Each line of the material below that holds the word "handed" needs to be copied.

--- START DATA TO PROCESS ---

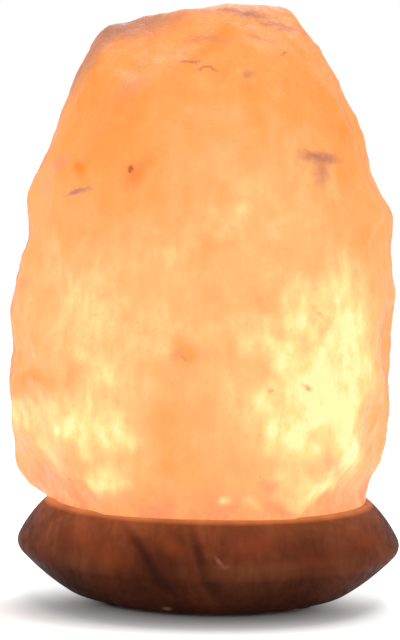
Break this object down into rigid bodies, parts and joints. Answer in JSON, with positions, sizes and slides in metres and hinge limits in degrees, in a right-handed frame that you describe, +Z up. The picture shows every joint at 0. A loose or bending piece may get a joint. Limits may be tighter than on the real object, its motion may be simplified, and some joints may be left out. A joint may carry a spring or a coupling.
{
  "type": "salt crystal lamp",
  "caption": "Table lamp: a rough hollowed block of rock salt on a turned wooden base, lit by a small bulb in a clip-in holder.",
  "frame": {"origin": "on the table, under the middle of the wooden base", "axes": "+Z up; the lamp faces -Y; the cord's groove leaves the base towards +Y"},
  "size_m": [0.1327, 0.1302, 0.1953],
  "materials": {
    "salt": "rough hewn translucent rock salt, glossy on the broken faces",
    "wood": "dark stained and waxed, turned",
    "felt": "dark brown felt",
    "screw_steel": "zinc plated",
    "nylon": "natural nylon",
    "holder_plastic": "moulded thermoplastic, satin",
    "gland_rubber": "matt black rubber",
    "steatite": "unglazed steatite",
    "brass": "drawn brass",
    "contact_bronze": "phosphor bronze strip",
    "spring_steel": "blank spring steel",
    "bulb_glass": "clear blown glass",
    "stem_glass": "pressed glass",
    "black_glass": "opaque black glass",
    "bulb_cap_metal": "nickel plated brass",
    "solder": "tinned",
    "wire": "bright wire",
    "tungsten": "coiled tungsten wire"
  },
  "bodies": {
    "lamp": {"salt_crystal": "salt", "wood_base": "wood", "felt_pads": "felt", "crystal_screws": "screw_steel", "screw_washers": "screw_steel", "screw_anchors": "nylon"},
    "holder": {"holder_cap": "holder_plastic", "holder_barrel": "holder_plastic", "cord_gland": "gland_rubber", "contact_carrier": "steatite", "screw_shell": "brass", "centre_contact": "contact_bronze", "contact_rivets": "brass", "terminal_blocks": "brass", "terminal_screws": "screw_steel", "clip_band": "spring_steel"},
    "clip_left": {"clip_arm_left": "spring_steel"},
    "clip_right": {"clip_arm_right": "spring_steel"},
    "bulb_tip": {"bulb_contact": "solder"},
    "bulb": {"bulb_insulator": "black_glass", "bulb_cap": "bulb_cap_metal", "bulb_glass": "bulb_glass", "bulb_stem": "stem_glass", "bulb_leads": "wire", "bulb_supports": "wire", "bulb_filament": "tungsten"}
  },
  "joints": [
    {"name": "holder_pull", "type": "slide", "parent": "lamp", "child": "holder", "axis": [0, 0, -1], "range_m": [0, 0.1]},
    {"name": "clip_left_squeeze", "type": "hinge", "parent": "holder", "child": "clip_left", "pos_m": [-0.0135, 0, 0.0465], "axis": [0, -1, 0], "range_deg": [0, 6], "stiffness_Nm_per_rad": 0.5, "springref_deg": -11.46},
    {"name": "clip_right_squeeze", "type": "hinge", "parent": "holder", "child": "clip_right", "pos_m": [0.0135, 0, 0.0465], "axis": [0, 1, 0], "range_deg": [0, 6], "stiffness_Nm_per_rad": 0.5, "springref_deg": -11.46},
    {"name": "bulb_travel", "type": "slide", "parent": "holder", "child": "bulb_tip", "axis": [0, 0, 1], "range_m": [0, 0.0113]},
    {"name": "bulb_turn", "type": "hinge", "parent": "bulb_tip", "child": "bulb", "pos_m": [0, 0, 0.037], "axis": [0, 0, 1], "range_deg": [0, 1440]}
  ],
  "couplings": [
    {"joint": "bulb_travel", "follows": "bulb_turn", "m_per_rad": 0.00044913}
  ]
}
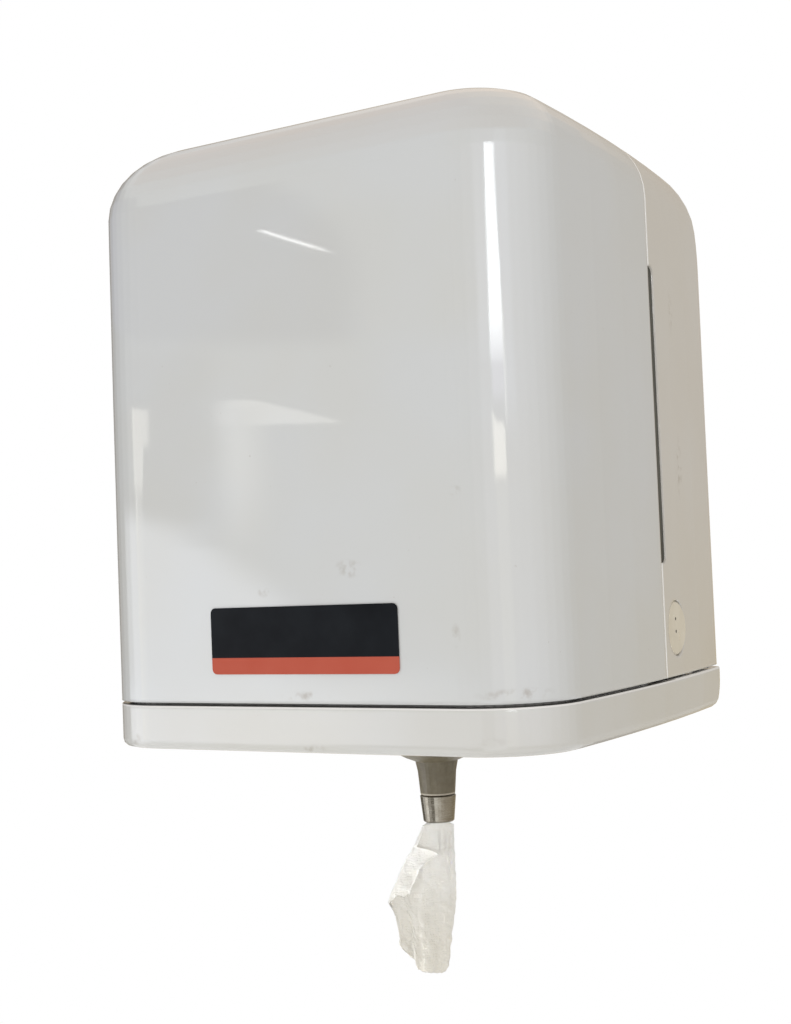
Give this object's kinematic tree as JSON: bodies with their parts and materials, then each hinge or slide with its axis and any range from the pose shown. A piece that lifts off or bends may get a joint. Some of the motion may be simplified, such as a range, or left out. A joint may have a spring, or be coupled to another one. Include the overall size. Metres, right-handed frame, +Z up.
{
  "type": "centre-feed paper towel dispenser",
  "caption": "Wall-mounted centre-feed paper towel dispenser: hinged gloss cover over a rear casing, base tray with flared outlet and metal ring, side push-button locks, and a paper roll.",
  "frame": {"origin": "on the flat back of the rear casing, where it meets the wall, on the casing's middle line and 125 mm above the seam between cover and tray", "axes": "+X to the right of someone facing the front, +Y into the wall, +Z up"},
  "size_m": [0.245, 0.2549, 0.4165],
  "materials": {
    "cover_white": "gloss moulded ABS",
    "casing_white": "gloss moulded ABS",
    "tray_white": "gloss moulded ABS",
    "smoked_strip": "smoked polycarbonate",
    "button_cream": "satin moulded ABS",
    "outlet_moulding": "satin moulded polypropylene",
    "turned_steel": "turned stainless steel",
    "natural_nylon": "moulded acetal",
    "spring_wire": "drawn spring wire",
    "zinc": "zinc-plated steel",
    "label_film": "satin printed film",
    "tissue": "creped tissue"
  },
  "bodies": {
    "housing": {"rear_casing": "casing_white", "base_tray": "tray_white", "outlet_flare": "outlet_moulding", "outlet_ring": "turned_steel", "level_window_right": "smoked_strip", "level_window_left": "smoked_strip", "hinge_pin_right": "zinc", "hinge_pin_left": "zinc", "well_cap_right": "natural_nylon", "well_cap_left": "natural_nylon", "latch_spring_right": "spring_wire", "latch_spring_left": "spring_wire", "tray_screw_right_rear": "zinc", "tray_screw_right_front": "zinc", "tray_screw_left_rear": "zinc", "tray_screw_left_front": "zinc", "paper_roll": "tissue", "paper_feed": "tissue", "paper_tail": "tissue"},
    "cover": {"front_cover": "cover_white", "front_label": "label_film", "catch_arm_right": "natural_nylon", "catch_arm_left": "natural_nylon"},
    "lock_right": {"push_button_right": "button_cream", "latch_hook_right": "natural_nylon"},
    "lock_left": {"push_button_left": "button_cream", "latch_hook_left": "natural_nylon"}
  },
  "joints": [
    {"name": "cover_hinge", "type": "hinge", "parent": "housing", "child": "cover", "pos_m": [0, -0.0825, 0.1418], "axis": [-1, 0, 0], "range_deg": [0, 100], "deforming": ["catch_arm_right", "catch_arm_left"]},
    {"name": "button_right_slide", "type": "slide", "parent": "housing", "child": "lock_right", "axis": [-1, 0, 0], "range_m": [0, 0.0045], "stiffness_N_per_m": 400, "springref_m": -0.003, "deforming": ["latch_spring_right"]},
    {"name": "button_left_slide", "type": "slide", "parent": "housing", "child": "lock_left", "axis": [1, 0, 0], "range_m": [0, 0.0045], "stiffness_N_per_m": 400, "springref_m": -0.003, "deforming": ["latch_spring_left"]}
  ]
}
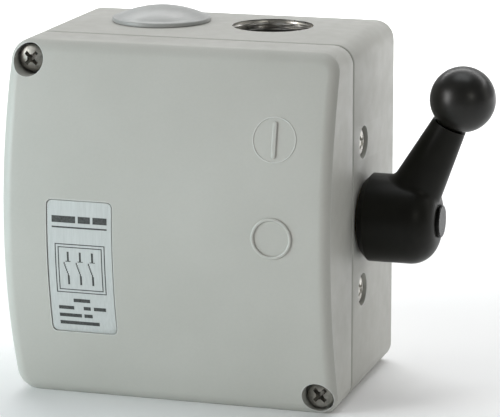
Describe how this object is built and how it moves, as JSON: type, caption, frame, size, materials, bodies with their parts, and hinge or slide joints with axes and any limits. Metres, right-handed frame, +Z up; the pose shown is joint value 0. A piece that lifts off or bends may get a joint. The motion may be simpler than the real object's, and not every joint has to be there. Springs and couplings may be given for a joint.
{
  "type": "rotary isolator switch",
  "caption": "Die-cast wall-mounted rotary isolator with a crowned front cover, threaded cable entries on top and a side lever with a ball knob that turns a switch mechanism inside.",
  "frame": {"origin": "centre of the rear mounting face", "axes": "+Y into the wall, -Y out of the crowned front, +Z up towards the cable entries, +X towards the lever"},
  "size_m": [0.1325, 0.0714, 0.1064],
  "materials": {
    "enclosure_paint": "satin light grey paint on die-cast aluminium",
    "seal_rubber": "black moulded rubber",
    "screw_steel": "zinc plated steel",
    "plate_foil": "satin printed foil",
    "plug_plastic": "moulded grey plastic",
    "brass_parts": "plain brass",
    "shaft_steel": "drawn steel bar",
    "bush_brass": "turned brass",
    "spring_steel": "hardened spring strip",
    "lever_plastic": "moulded black thermoset, semi-gloss",
    "knob_plastic": "polished black phenolic",
    "cap_plastic": "black plastic",
    "switch_plastic": "black glass-filled polyamide",
    "cam_plastic": "natural acetal",
    "rotor_plastic": "brick red polyester",
    "contact_copper": "silver-plated copper alloy",
    "terminal_steel": "zinc plated steel"
  },
  "bodies": {
    "root": {"base_housing": "enclosure_paint", "front_cover": "enclosure_paint", "cover_gasket": "seal_rubber", "cover_screws": "screw_steel", "cover_screw_seals": "seal_rubber", "nameplate": "plate_foil", "blanking_plug": "plug_plastic", "blanking_plug_seal": "seal_rubber", "earth_screw": "brass_parts", "earth_clamp": "brass_parts", "shaft_bush": "bush_brass", "shaft_seal": "seal_rubber", "side_fixing_screws": "screw_steel", "side_screw_seals": "seal_rubber", "latch_housing": "switch_plastic", "detent_springs": "spring_steel", "end_plate": "switch_plastic", "tie_screws": "screw_steel", "terminal_clamps": "terminal_steel", "terminal_screws": "terminal_steel", "contact_chamber_1": "switch_plastic", "line_contact_1": "contact_copper", "load_contact_1": "contact_copper", "contact_chamber_2": "switch_plastic", "line_contact_2": "contact_copper", "load_contact_2": "contact_copper", "contact_chamber_3": "switch_plastic", "line_contact_3": "contact_copper", "load_contact_3": "contact_copper"},
    "lever": {"switch_shaft": "shaft_steel", "shaft_circlip": "spring_steel", "lever_handle": "lever_plastic", "ball_knob": "knob_plastic", "knob_stud": "shaft_steel", "lever_screw": "screw_steel", "lever_cap": "cap_plastic", "detent_wheel": "cam_plastic", "rotor_1": "rotor_plastic", "rotor_2": "rotor_plastic", "rotor_3": "rotor_plastic", "moving_contacts_1": "contact_copper", "moving_contacts_2": "contact_copper", "moving_contacts_3": "contact_copper"}
  },
  "joints": [
    {"name": "lever_turn", "type": "hinge", "parent": "root", "child": "lever", "pos_m": [0.0482, -0.0345, 0.0005], "axis": [1, 0, 0], "range_deg": [0, 90], "deforming": ["detent_springs"]}
  ]
}
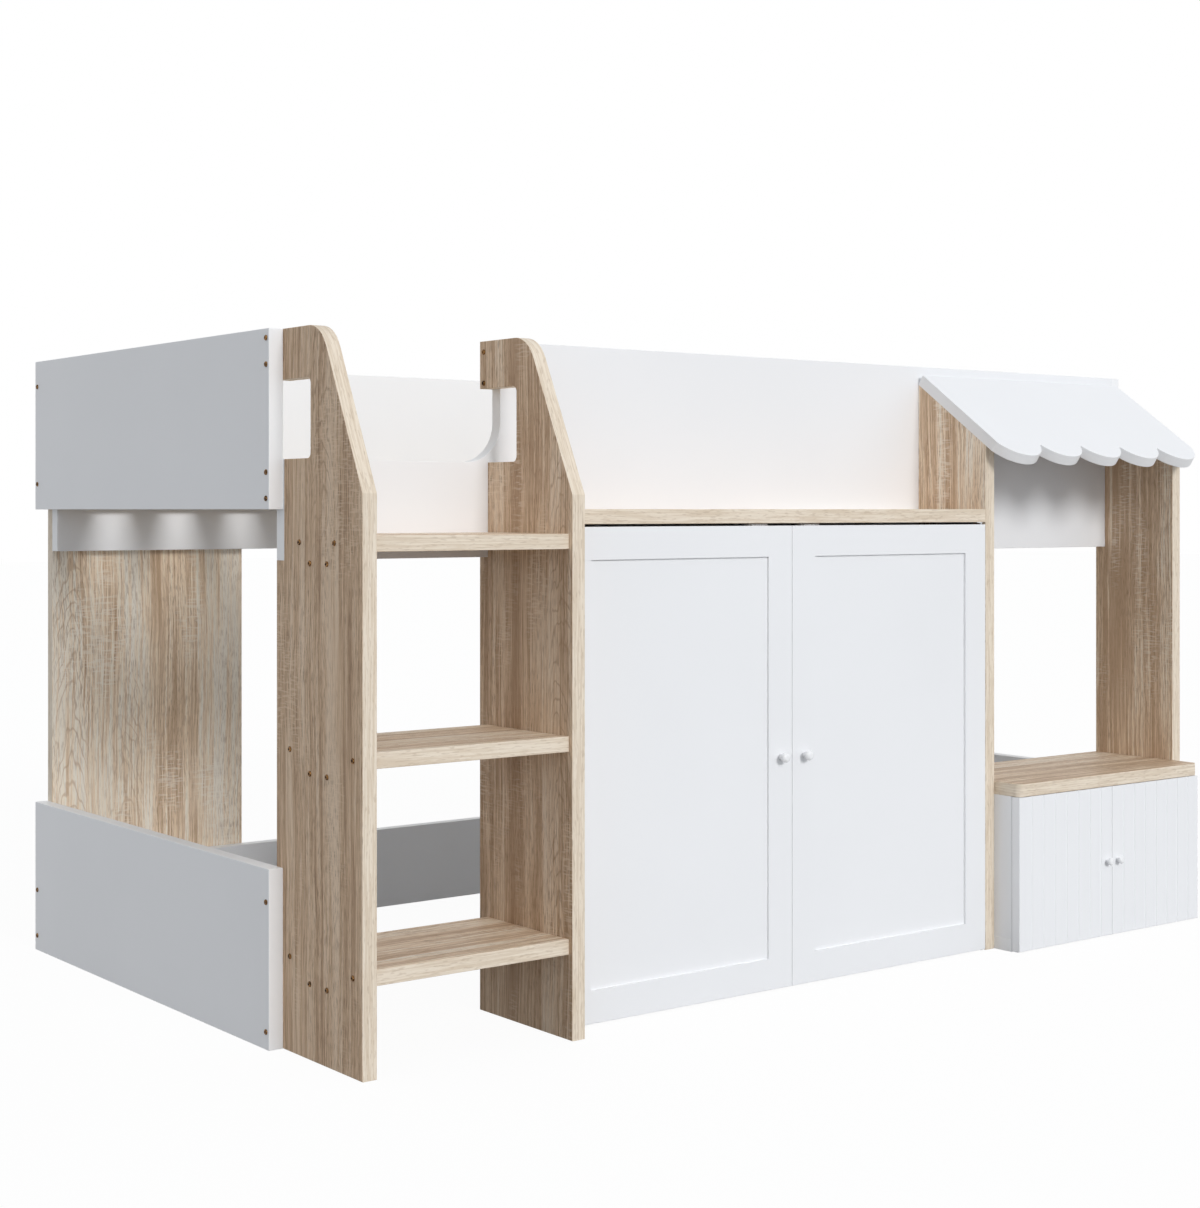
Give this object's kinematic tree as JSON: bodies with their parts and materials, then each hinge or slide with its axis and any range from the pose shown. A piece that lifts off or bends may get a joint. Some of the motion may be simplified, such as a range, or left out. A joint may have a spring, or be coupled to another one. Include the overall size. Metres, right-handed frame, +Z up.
{
  "type": "loft bed",
  "caption": "Low loft bed for a child, of white and oak-look boards, with a ladder, a two-door cupboard and a small shop window with awning and bench.",
  "frame": {"origin": "bottom centre of the bounding box, on the floor", "axes": "+X along the bed to the right end seen from the front, +Y to the back, +Z up"},
  "size_m": [2.059, 1.248, 1.143],
  "materials": {
    "white_board": "satin",
    "oak_board": "matte",
    "slat_pine": "matte",
    "knob_white": "gloss",
    "screw_brass": "satin",
    "fitting_steel": "satin"
  },
  "bodies": {
    "bed_frame": {"angle_brackets": "fitting_steel", "awning": "white_board", "back_leg_left": "oak_board", "back_leg_right": "oak_board", "bench_back": "white_board", "bench_bottom": "white_board", "bench_side_left": "white_board", "bench_side_right": "white_board", "bench_top": "oak_board", "brass_screws": "screw_brass", "cupboard_back": "white_board", "cupboard_floor": "oak_board", "cupboard_shelf": "oak_board", "cupboard_top": "oak_board", "door_pivots": "fitting_steel", "end_panel_lower_left": "white_board", "end_panel_lower_right": "white_board", "end_panel_upper_left": "white_board", "end_panel_upper_right": "white_board", "guard_board_back": "white_board", "guard_board_front": "white_board", "kick_board_back": "white_board", "ladder_side_left": "oak_board", "ladder_side_right": "oak_board", "ladder_step_1": "oak_board", "ladder_step_2": "oak_board", "ladder_step_3": "oak_board", "shop_side_left": "oak_board", "shop_side_right": "oak_board", "slat_01": "slat_pine", "slat_02": "slat_pine", "slat_03": "slat_pine", "slat_04": "slat_pine", "slat_05": "slat_pine", "slat_06": "slat_pine", "slat_07": "slat_pine", "slat_08": "slat_pine", "slat_09": "slat_pine", "slat_10": "slat_pine", "slat_11": "slat_pine", "slat_12": "slat_pine", "slat_13": "slat_pine", "slat_14": "slat_pine", "slat_15": "slat_pine", "slat_rails": "slat_pine", "slat_screws": "fitting_steel"},
    "cupboard_door_left_leaf": {"cupboard_door_left_inner_stile": "white_board", "cupboard_door_left_outer_stile": "white_board", "cupboard_door_left_panel": "white_board", "cupboard_door_left_rails": "white_board", "cupboard_knob_left": "knob_white"},
    "cupboard_door_right_leaf": {"cupboard_door_right_inner_stile": "white_board", "cupboard_door_right_outer_stile": "white_board", "cupboard_door_right_panel": "white_board", "cupboard_door_right_rails": "white_board", "cupboard_knob_right": "knob_white"},
    "bench_door_left_leaf": {"bench_door_left": "white_board", "bench_knob_left": "knob_white"},
    "bench_door_right_leaf": {"bench_door_right": "white_board", "bench_knob_right": "knob_white"}
  },
  "joints": [
    {"name": "cupboard_door_left_hinge", "type": "hinge", "parent": "bed_frame", "child": "cupboard_door_left_leaf", "pos_m": [-0.586, -0.54, 0.4148], "axis": [0, 0, -1], "range_deg": [0, 90]},
    {"name": "cupboard_door_right_hinge", "type": "hinge", "parent": "bed_frame", "child": "cupboard_door_right_leaf", "pos_m": [0.399, -0.54, 0.4148], "axis": [0, 0, 1], "range_deg": [0, 90]},
    {"name": "bench_door_left_hinge", "type": "hinge", "parent": "bed_frame", "child": "bench_door_left_leaf", "pos_m": [0.4375, -0.6, 0.1514], "axis": [0, 0, -1], "range_deg": [0, 90]},
    {"name": "bench_door_right_hinge", "type": "hinge", "parent": "bed_frame", "child": "bench_door_right_leaf", "pos_m": [0.9725, -0.6, 0.1514], "axis": [0, 0, 1], "range_deg": [0, 90]}
  ]
}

--- END DATA TO PROCESS ---

[TASK OUTPUT]
Break this object down into rigid bodies, parts and joints. Answer in JSON, with positions, sizes and slides in metres and hinge limits in degrees, in a right-handed frame that you describe, +Z up. The picture shows every joint at 0. A loose or bending piece may get a joint. Limits may be tighter than on the real object, its motion may be simplified, and some joints may be left out. A joint may carry a spring or a coupling.
Give this object's kinematic tree as JSON: bodies with their parts and materials, then each hinge or slide with its axis and any range from the pose shown. A piece that lifts off or bends may get a joint. Some of the motion may be simplified, such as a range, or left out. A joint may have a spring, or be coupled to another one. Include the overall size. Metres, right-handed frame, +Z up.
Describe how this object is built and how it moves, as JSON: type, caption, frame, size, materials, bodies with their parts, and hinge or slide joints with axes and any limits. Metres, right-handed frame, +Z up; the pose shown is joint value 0. A piece that lifts off or bends may get a joint. The motion may be simpler than the real object's, and not every joint has to be there. Springs and couplings may be given for a joint.
Give this object's kinematic tree as JSON: bodies with their parts and materials, then each hinge or slide with its axis and any range from the pose shown. A piece that lifts off or bends may get a joint. Some of the motion may be simplified, such as a range, or left out. A joint may have a spring, or be coupled to another one. Include the overall size. Metres, right-handed frame, +Z up.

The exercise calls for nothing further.